When should I eat Soumen?
Although most people would say that eating noodles during the cold season is the best, it’s quite not similar to Soumen. This type of noodle is best to enjoy during the summer season. Yes, that’s from June to September. Eating chilled Soumen with bonito sauce dip is refreshing during warm days.
Restaurants that Serve Soumen
Soumen is a comfort food that locals often eat at home. It’s a Japanese noodle that is so easy to cook that’s why many are just having this at home. Some traditions encourage families to come together for a meal. Of course, eating Soumen in restaurants will give you an experience and a variation of flavors.
Awayo Ichicho is just 3 minutes away from Higashi-Nakano Station by foot. It is a specialty restaurant that serves Handa Soumen from Tokushima Prefecture. The shop uses bonito dashi which compliments the soft noodles when combined. Awayo Ichicho is a popular place, especially during the summer season.

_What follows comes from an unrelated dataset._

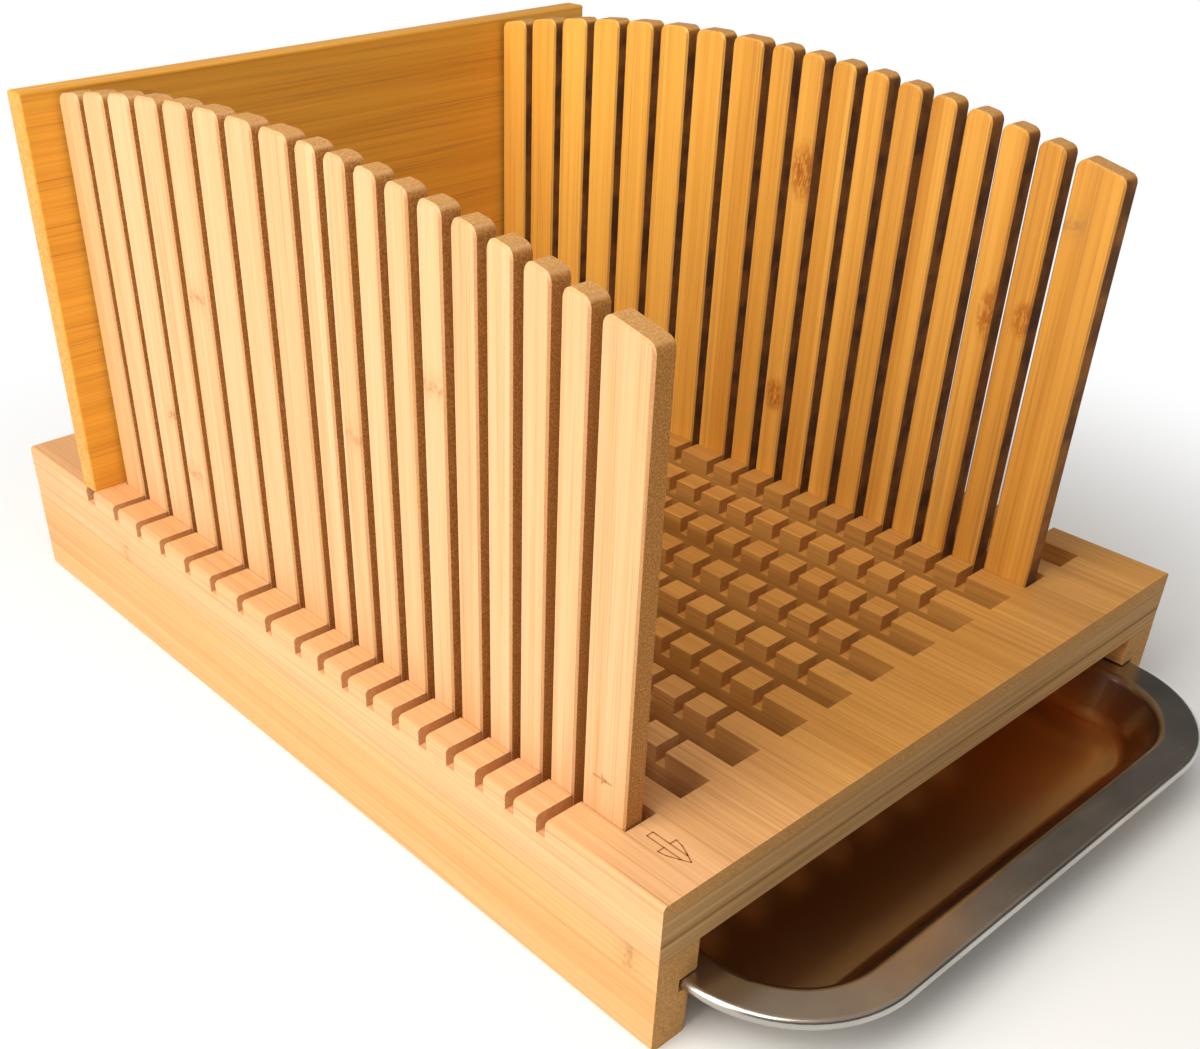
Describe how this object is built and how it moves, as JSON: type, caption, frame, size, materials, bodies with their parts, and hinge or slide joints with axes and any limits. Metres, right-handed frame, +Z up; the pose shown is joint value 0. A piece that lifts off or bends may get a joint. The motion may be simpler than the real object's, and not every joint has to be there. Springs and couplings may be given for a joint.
{
  "type": "bread slicer guide",
  "caption": "Bamboo bread slicer with two comb guides, a grooved and slotted deck, a back board and a steel crumb tray that slides out from under the deck.",
  "frame": {"origin": "on the worktop, in the middle of the box that holds the whole slicer with its crumb tray pulled out a little, as stored", "axes": "+Z up; +Y from the front, where the tray pulls out, to the back board; +X from the left guide to the right one"},
  "size_m": [0.186, 0.2924, 0.1518],
  "materials": {
    "deck_bamboo": "satin laminated bamboo, fine grain along the deck",
    "under_bamboo": "satin laminated bamboo",
    "rail_bamboo": "satin laminated bamboo",
    "guide_bamboo": "satin laminated bamboo, upright grain",
    "back_bamboo": "satin laminated bamboo, level grain",
    "dowel_wood": "plain, glued in",
    "tray_steel": "satin stainless steel with a bright rolled rim"
  },
  "bodies": {
    "base": {"deck_board": "deck_bamboo", "under_board": "under_bamboo", "left_side_rail": "rail_bamboo", "right_side_rail": "rail_bamboo", "rear_rail": "rail_bamboo", "left_rail_dowels": "dowel_wood", "right_rail_dowels": "dowel_wood", "rear_rail_dowels": "dowel_wood"},
    "tray": {"crumb_tray": "tray_steel"},
    "left_guide": {"left_guide_comb": "guide_bamboo", "left_guide_foot": "guide_bamboo"},
    "right_guide": {"right_guide_comb": "guide_bamboo", "right_guide_foot": "guide_bamboo"},
    "back_panel": {"back_board": "back_bamboo"}
  },
  "joints": [
    {"name": "tray_slide", "type": "slide", "parent": "base", "child": "tray", "axis": [0, -1, 0], "range_m": [-0.034, 0.156]},
    {"name": "left_guide_lift", "type": "slide", "parent": "base", "child": "left_guide", "axis": [0, 0, 1], "range_m": [0, 0.03]},
    {"name": "right_guide_lift", "type": "slide", "parent": "base", "child": "right_guide", "axis": [0, 0, 1], "range_m": [0, 0.03]},
    {"name": "back_board_lift", "type": "slide", "parent": "base", "child": "back_panel", "axis": [0, 0, 1], "range_m": [0, 0.03]}
  ]
}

Seasonal Cuisine Sushijuku
This shop is so close to Shinabasaki Station that it’s quite impossible to miss it. Seasonal Cuisine Sushijuku is, in fact, just a 5-minute walk from the station. The catch is that this restaurant does not open all year round. It usually opens from June 30 to September 30 only. This is during the summer season. You will need a reservation as well before coming to this restaurant. The shop is strict with this policy as many people are visiting the place whenever they are open.
Soumen Hayashi is just near the Shinagawa Ward Office. This may be the reason why many office workers frequent the place. The shop serves cold Soumen during the summer season.
They are also famous for their Ibo no Ito which boasts the authentic taste from Hyogo Prefecture. Soumen Hayashi also serves Soumen along with salad, sake, and delicatessen.
The charm of Soumen comes from its flexibility. Eating it cold is ideal during the hot season is so refreshing. At the same time, you can enjoy it with a hot soup during colder days. Soumen is undeniably one of the top noodles in Japan because of its taste and long history.